----- Collected material -----
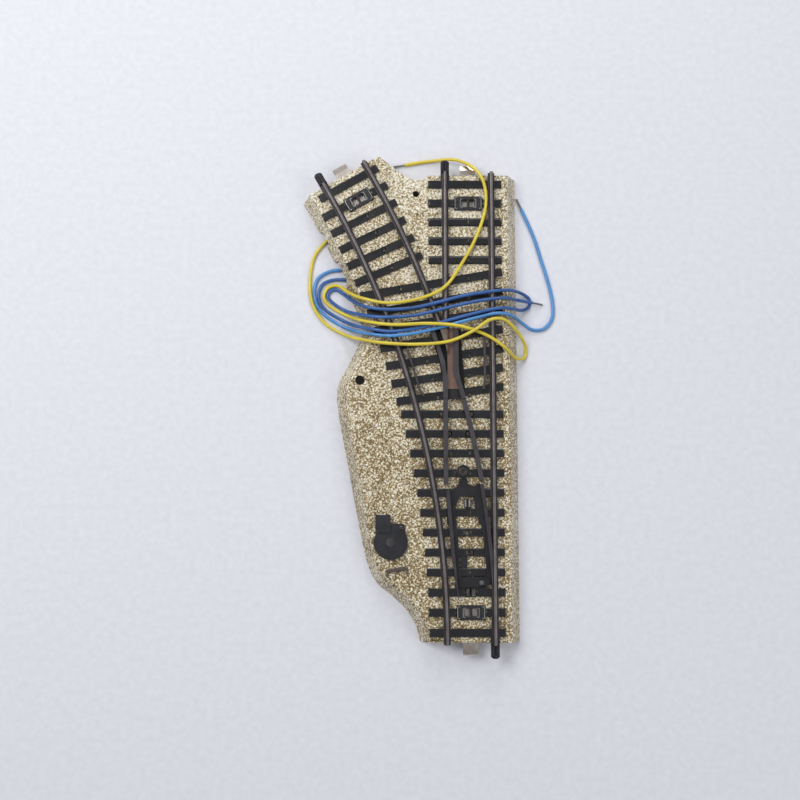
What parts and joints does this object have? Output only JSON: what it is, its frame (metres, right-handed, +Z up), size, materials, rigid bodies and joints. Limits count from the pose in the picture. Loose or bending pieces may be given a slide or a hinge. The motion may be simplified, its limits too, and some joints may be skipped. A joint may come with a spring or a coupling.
{
  "type": "model railway turnout",
  "caption": "Left-hand H0 turnout of folded tin-plate track with centre contacts, coil drive, hand lever and connecting leads.",
  "frame": {"origin": "middle of the track at the toe end, on the plane that the ballast stands on", "axes": "+Y along the straight route from the toe end, +X to the right across the track, +Z up"},
  "size_m": [0.0988, 0.1943, 0.0148],
  "materials": {
    "printed_ballast": "sheet steel printed with a ballast pattern",
    "black_enamel": "glossy black print",
    "browned_steel": "browned steel",
    "blackened_steel": "matt black steel",
    "copper_tint": "bare rose-brown metal",
    "black_insulator": "moulded phenolic",
    "contact_bronze": "phosphor bronze strip",
    "nickel_plate": "dull nickel plate",
    "dark_steel": "browned steel",
    "zinc_steel": "zinc-plated steel",
    "coil_plastic": "moulded plastic",
    "enamelled_copper": "enamelled copper wire",
    "khaki_paint": "smooth khaki paint",
    "hard_paper": "laminated hard paper",
    "yellow_pvc": "soft PVC insulation",
    "blue_pvc": "soft PVC insulation",
    "tinned_wire": "tinned copper strands"
  },
  "bodies": {
    "bed": {"ballast_shell": "printed_ballast", "ballast_shoulder": "printed_ballast", "sleepers_toe": "black_enamel", "sleepers_frog": "black_enamel", "sleepers_straight_end": "black_enamel", "sleepers_branch_end": "black_enamel", "stock_rail_straight": "browned_steel", "stock_rail_curved": "browned_steel", "closure_rail_straight": "blackened_steel", "closure_rail_curved": "blackened_steel", "frog_wings": "blackened_steel", "frog_nose": "blackened_steel", "frog_floor_plate": "copper_tint", "exit_rail_straight": "browned_steel", "exit_rail_branch": "browned_steel", "check_rail_straight": "blackened_steel", "check_rail_branch": "blackened_steel", "joiner_tab_toe": "browned_steel", "joiner_tab_straight": "browned_steel", "joiner_tab_branch": "browned_steel", "window_insulator_toe": "black_insulator", "window_insulator_straight": "black_insulator", "window_insulator_branch": "black_insulator", "contact_spring_toe": "contact_bronze", "contact_spring_straight": "contact_bronze", "contact_spring_branch": "contact_bronze", "stud_strip_toe": "nickel_plate", "stud_strip_straight": "nickel_plate", "stud_strip_branch": "nickel_plate", "pivot_rivet": "dark_steel", "slide_panel": "black_enamel", "heel_contact_block": "black_insulator", "heel_contact_strips": "nickel_plate", "slide_guides": "zinc_steel", "lantern_clip": "nickel_plate", "bobbin_front": "coil_plastic", "bobbin_rear": "coil_plastic", "winding_front": "enamelled_copper", "winding_rear": "enamelled_copper", "coil_yoke": "zinc_steel", "drive_cover": "khaki_paint", "cover_posts": "zinc_steel", "cover_screws": "zinc_steel", "terminal_board": "hard_paper", "solder_tags": "nickel_plate", "lead_yellow": "yellow_pvc", "lead_blue_upper": "blue_pvc", "lead_blue_lower": "blue_pvc", "lead_ends": "tinned_wire"},
    "points": {"blade_curved": "blackened_steel", "blade_straight": "blackened_steel", "heel_plate": "blackened_steel", "tie_bar": "blackened_steel", "drive_pin": "zinc_steel"},
    "slide": {"slide_plate": "zinc_steel"},
    "lever": {"hand_lever": "blackened_steel", "lever_shaft": "dark_steel", "lever_crank": "zinc_steel", "lever_rivet": "dark_steel"},
    "plunger": {"armature": "zinc_steel"}
  },
  "joints": [
    {"name": "points_swing", "type": "hinge", "parent": "bed", "child": "points", "pos_m": [-0.0027, 0.0642, 0.0085], "axis": [0, 0, 1], "range_deg": [-4.4, 0]},
    {"name": "slide_travel", "type": "slide", "parent": "bed", "child": "slide", "axis": [1, 0, 0], "range_m": [-0.0034, 0]},
    {"name": "lever_turn", "type": "hinge", "parent": "bed", "child": "lever", "pos_m": [-0.0302, 0.0375, 0.0075], "axis": [0, 0, 1], "range_deg": [-40.5, 0]},
    {"name": "armature_travel", "type": "slide", "parent": "bed", "child": "plunger", "axis": [0, 1, 0], "range_m": [-0.0034, 0]}
  ],
  "couplings": [
    {"joint": "slide_travel", "follows": "points_swing", "m_per_rad": 0.04186},
    {"joint": "lever_turn", "follows": "points_swing", "ratio": 9.0909},
    {"joint": "armature_travel", "follows": "points_swing", "m_per_rad": 0.04186}
  ]
}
-----
Stated goal =>
Every line above should be written out again exactly as it stands.

Solved problem =>
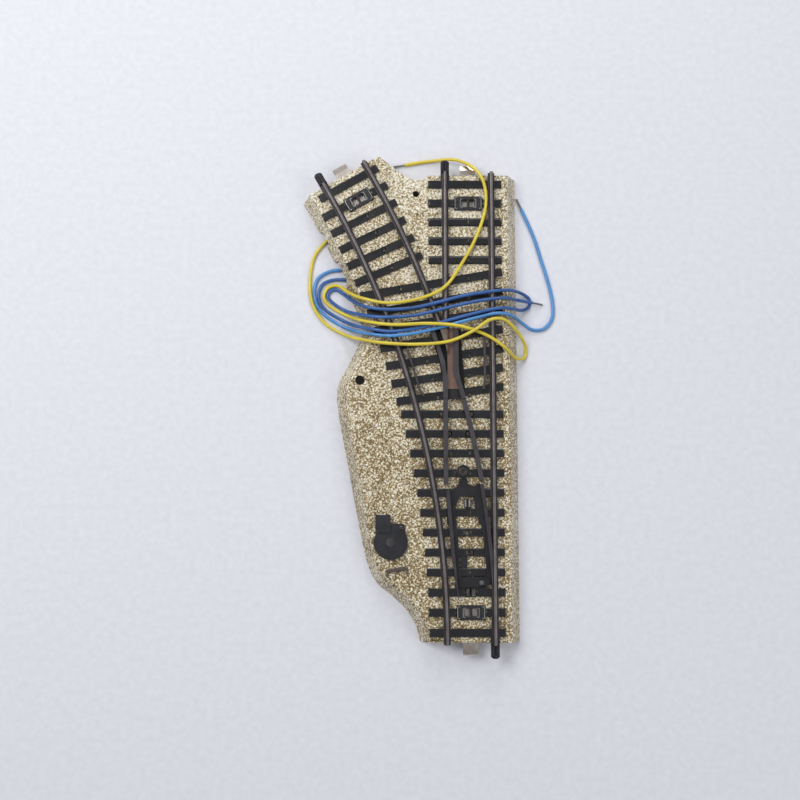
What parts and joints does this object have? Output only JSON: what it is, its frame (metres, right-handed, +Z up), size, materials, rigid bodies and joints. Limits count from the pose in the picture. Loose or bending pieces may be given a slide or a hinge. The motion may be simplified, its limits too, and some joints may be skipped. A joint may come with a spring or a coupling.
{
  "type": "model railway turnout",
  "caption": "Left-hand H0 turnout of folded tin-plate track with centre contacts, coil drive, hand lever and connecting leads.",
  "frame": {"origin": "middle of the track at the toe end, on the plane that the ballast stands on", "axes": "+Y along the straight route from the toe end, +X to the right across the track, +Z up"},
  "size_m": [0.0988, 0.1943, 0.0148],
  "materials": {
    "printed_ballast": "sheet steel printed with a ballast pattern",
    "black_enamel": "glossy black print",
    "browned_steel": "browned steel",
    "blackened_steel": "matt black steel",
    "copper_tint": "bare rose-brown metal",
    "black_insulator": "moulded phenolic",
    "contact_bronze": "phosphor bronze strip",
    "nickel_plate": "dull nickel plate",
    "dark_steel": "browned steel",
    "zinc_steel": "zinc-plated steel",
    "coil_plastic": "moulded plastic",
    "enamelled_copper": "enamelled copper wire",
    "khaki_paint": "smooth khaki paint",
    "hard_paper": "laminated hard paper",
    "yellow_pvc": "soft PVC insulation",
    "blue_pvc": "soft PVC insulation",
    "tinned_wire": "tinned copper strands"
  },
  "bodies": {
    "bed": {"ballast_shell": "printed_ballast", "ballast_shoulder": "printed_ballast", "sleepers_toe": "black_enamel", "sleepers_frog": "black_enamel", "sleepers_straight_end": "black_enamel", "sleepers_branch_end": "black_enamel", "stock_rail_straight": "browned_steel", "stock_rail_curved": "browned_steel", "closure_rail_straight": "blackened_steel", "closure_rail_curved": "blackened_steel", "frog_wings": "blackened_steel", "frog_nose": "blackened_steel", "frog_floor_plate": "copper_tint", "exit_rail_straight": "browned_steel", "exit_rail_branch": "browned_steel", "check_rail_straight": "blackened_steel", "check_rail_branch": "blackened_steel", "joiner_tab_toe": "browned_steel", "joiner_tab_straight": "browned_steel", "joiner_tab_branch": "browned_steel", "window_insulator_toe": "black_insulator", "window_insulator_straight": "black_insulator", "window_insulator_branch": "black_insulator", "contact_spring_toe": "contact_bronze", "contact_spring_straight": "contact_bronze", "contact_spring_branch": "contact_bronze", "stud_strip_toe": "nickel_plate", "stud_strip_straight": "nickel_plate", "stud_strip_branch": "nickel_plate", "pivot_rivet": "dark_steel", "slide_panel": "black_enamel", "heel_contact_block": "black_insulator", "heel_contact_strips": "nickel_plate", "slide_guides": "zinc_steel", "lantern_clip": "nickel_plate", "bobbin_front": "coil_plastic", "bobbin_rear": "coil_plastic", "winding_front": "enamelled_copper", "winding_rear": "enamelled_copper", "coil_yoke": "zinc_steel", "drive_cover": "khaki_paint", "cover_posts": "zinc_steel", "cover_screws": "zinc_steel", "terminal_board": "hard_paper", "solder_tags": "nickel_plate", "lead_yellow": "yellow_pvc", "lead_blue_upper": "blue_pvc", "lead_blue_lower": "blue_pvc", "lead_ends": "tinned_wire"},
    "points": {"blade_curved": "blackened_steel", "blade_straight": "blackened_steel", "heel_plate": "blackened_steel", "tie_bar": "blackened_steel", "drive_pin": "zinc_steel"},
    "slide": {"slide_plate": "zinc_steel"},
    "lever": {"hand_lever": "blackened_steel", "lever_shaft": "dark_steel", "lever_crank": "zinc_steel", "lever_rivet": "dark_steel"},
    "plunger": {"armature": "zinc_steel"}
  },
  "joints": [
    {"name": "points_swing", "type": "hinge", "parent": "bed", "child": "points", "pos_m": [-0.0027, 0.0642, 0.0085], "axis": [0, 0, 1], "range_deg": [-4.4, 0]},
    {"name": "slide_travel", "type": "slide", "parent": "bed", "child": "slide", "axis": [1, 0, 0], "range_m": [-0.0034, 0]},
    {"name": "lever_turn", "type": "hinge", "parent": "bed", "child": "lever", "pos_m": [-0.0302, 0.0375, 0.0075], "axis": [0, 0, 1], "range_deg": [-40.5, 0]},
    {"name": "armature_travel", "type": "slide", "parent": "bed", "child": "plunger", "axis": [0, 1, 0], "range_m": [-0.0034, 0]}
  ],
  "couplings": [
    {"joint": "slide_travel", "follows": "points_swing", "m_per_rad": 0.04186},
    {"joint": "lever_turn", "follows": "points_swing", "ratio": 9.0909},
    {"joint": "armature_travel", "follows": "points_swing", "m_per_rad": 0.04186}
  ]
}